Sveino / Inst4CIM-KG

Instance of CIM Knowledge Graph
Apache License 2.0
6 stars 1 forks source link

multiply instance data #117

Closed VladimirAlexiev closed 4 days ago

VladimirAlexiev commented 1 month ago

We want to multiply instance data in order to generate large datasets for performance testing.

griddigit-ci commented 1 month ago

I have a way to do this. You can just put the data we want to multiply somewhere and I will multiply it

VladimirAlexiev commented 4 weeks ago

@griddigit-ci I've described them here https://github.com/Sveino/Inst4CIM-KG/tree/develop/rdf-improved#sample-instance-data

dataset xml zip files FullModel triples largest largest file
ENTSO-E_Test_Configurations_v3.0.2 151M 19M 357 350 1844380 947208 RealGrid/RealGrid-Merged/RealGrid_EQ.xml
Nordic44 2.9M 15 12 35481 17420 CGMES_2_4/Nordic44_CGM_37a_EQ.xml

@Sveino and @griddigit-ci

Sveino commented 3 weeks ago

Nordic44 does have a better alignment with market result. The plan is to develop the more advance HVDC model in this. But currently there are no reason for including Nordic44 in regard to SHACL performance validation. Statnett's model is about 30MB zipped and 800MB unzip.
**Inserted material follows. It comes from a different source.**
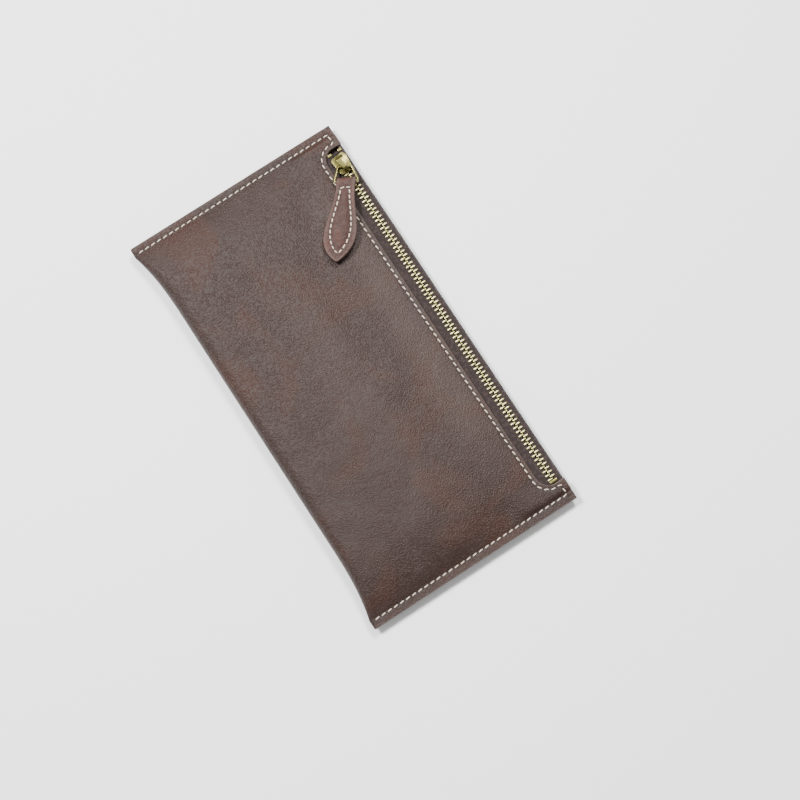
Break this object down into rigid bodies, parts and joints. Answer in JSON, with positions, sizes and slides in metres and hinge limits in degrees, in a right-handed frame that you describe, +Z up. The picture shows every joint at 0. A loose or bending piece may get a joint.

I belive that there is a model of National Grid that can be used for real TSO model validation.

griddigit-ci commented 3 weeks ago

I did what we agreed last week. I took RealGrid and multiplied 100 times. On the was I faced some memory issues, but then tuning a bit the 64 GB RAM usage on my server machine it was possible to produce.

The data is here: https://1drv.ms/f/s!AhDObGm0xWObjJI3y0obO3j9L4TSRw?e=4CDbxL

RealGrid10 is 10 times multiply. There is 20 times, 50 times and 100 times I think I should be able to do even bigger, but not sure what the limit is. The EQ100 is 1.3 GB zip

in each of these grids 1 is the same as the original. So eventually you can also merge the 4 sets and you will get 177 times multiply effect.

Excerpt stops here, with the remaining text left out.